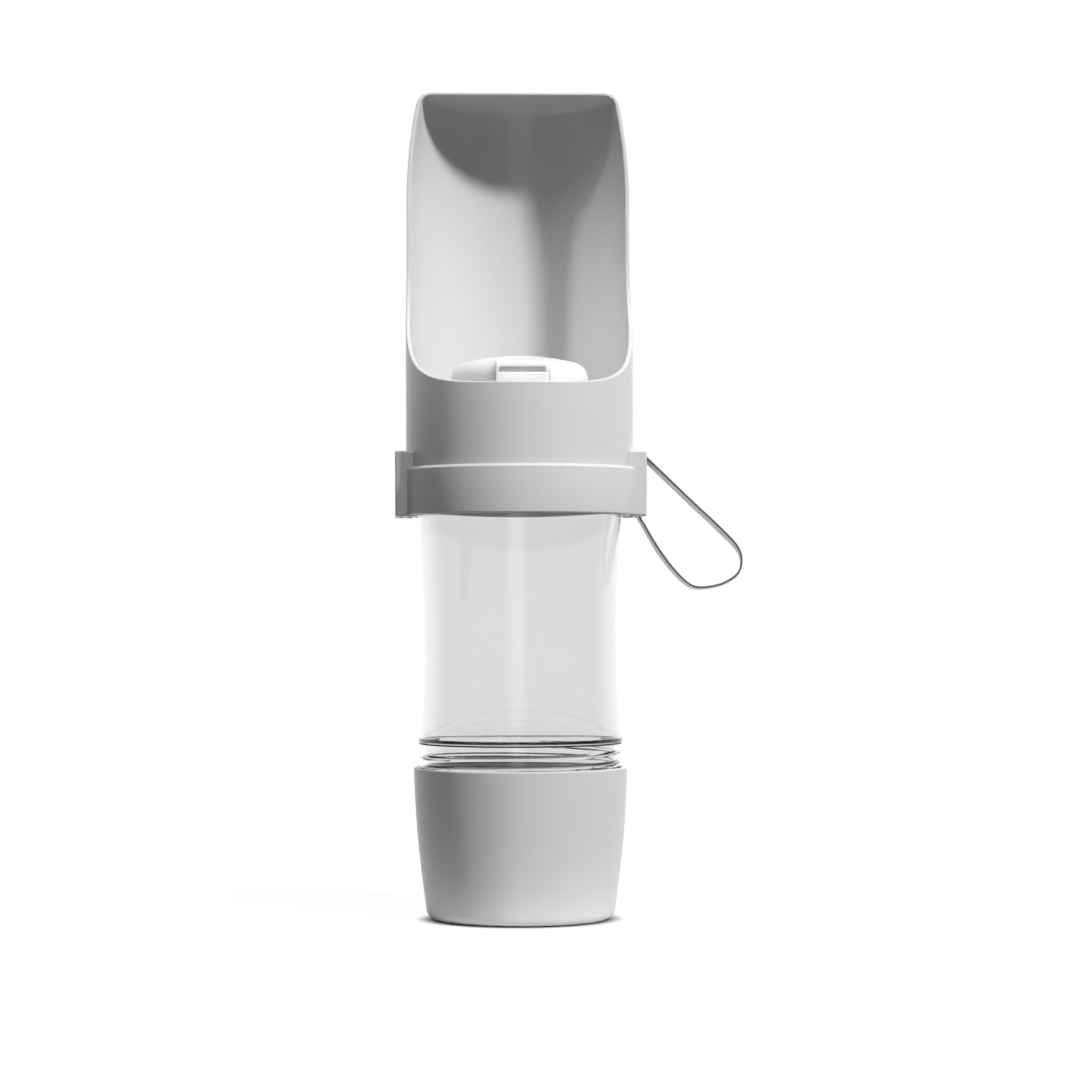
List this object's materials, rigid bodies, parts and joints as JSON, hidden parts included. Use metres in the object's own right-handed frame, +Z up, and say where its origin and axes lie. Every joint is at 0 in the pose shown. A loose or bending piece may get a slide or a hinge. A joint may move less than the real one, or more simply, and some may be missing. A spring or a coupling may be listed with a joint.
{
  "type": "dog travel water bottle",
  "caption": "Clear travel bottle with a screw-on food cup below, a sliding open-fronted drinking hood over a turning outlet dome, and a wrist strap.",
  "frame": {"origin": "middle of the food cup's underside, on the surface that the bottle stands on", "axes": "+Z up along the bottle, -Y out of the hood's open side, +X to the side with the wrist strap"},
  "size_m": [0.1077, 0.0736, 0.2558],
  "materials": {
    "pale_grey_plastic": "satin injection-moulded",
    "white_plastic": "satin injection-moulded",
    "clear_plastic": "clear, glossy",
    "pale_silicone": "soft, matte",
    "dark_silicone": "soft, matte",
    "steel": "plain, stainless",
    "grey_strap": "smooth flat band"
  },
  "bodies": {
    "cup": {"food_cup": "pale_grey_plastic"},
    "cup_seal": {"cup_gasket": "dark_silicone"},
    "bottle": {"bottle_shell": "clear_plastic", "bottle_floor": "clear_plastic"},
    "neck_seal": {"neck_gasket": "pale_silicone"},
    "cap": {"neck_cap": "white_plastic", "slide_seal": "dark_silicone", "valve_seat": "pale_silicone", "vent_valve": "pale_silicone"},
    "knob": {"valve_rotor": "white_plastic", "spindle_o_ring": "dark_silicone", "spindle_washer": "steel", "spindle_screw": "steel", "outlet_dome": "white_plastic"},
    "hood": {"drinking_hood": "pale_grey_plastic", "collar": "pale_grey_plastic", "strap": "grey_strap"}
  },
  "joints": [
    {"name": "cup_lift", "type": "slide", "parent": "cup", "child": "cup_seal", "axis": [0, 0, 1], "range_m": [-0.00681, 0.00601]},
    {"name": "cup_screw", "type": "hinge", "parent": "cup_seal", "child": "bottle", "pos_m": [0, 0, 0.048], "axis": [0, 0, 1], "range_deg": [-816, 720]},
    {"name": "cap_lift", "type": "slide", "parent": "bottle", "child": "neck_seal", "axis": [0, 0, 1], "range_m": [0, 0.00601]},
    {"name": "cap_screw", "type": "hinge", "parent": "neck_seal", "child": "cap", "pos_m": [0, 0, 0.15], "axis": [0, 0, 1], "range_deg": [0, 720]},
    {"name": "hood_slide", "type": "slide", "parent": "cap", "child": "hood", "axis": [0, 0, 1], "range_m": [-0.078, 0]},
    {"name": "outlet_turn", "type": "hinge", "parent": "cap", "child": "knob", "pos_m": [0, 0, 0.162], "axis": [0, 0, 1], "range_deg": [0, 90]}
  ],
  "couplings": [
    {"joint": "cup_lift", "follows": "cup_screw", "m_per_rad": 0.00047746},
    {"joint": "cap_lift", "follows": "cap_screw", "m_per_rad": 0.00047746}
  ]
}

### WHAT IS REQUIRED
Find the lines above that contain the word "materials" and collect them.

### ANSWER TO THIS PROBLEM
List this object's materials, rigid bodies, parts and joints as JSON, hidden parts included. Use metres in the object's own right-handed frame, +Z up, and say where its origin and axes lie. Every joint is at 0 in the pose shown. A loose or bending piece may get a slide or a hinge. A joint may move less than the real one, or more simply, and some may be missing. A spring or a coupling may be listed with a joint.
  "materials": {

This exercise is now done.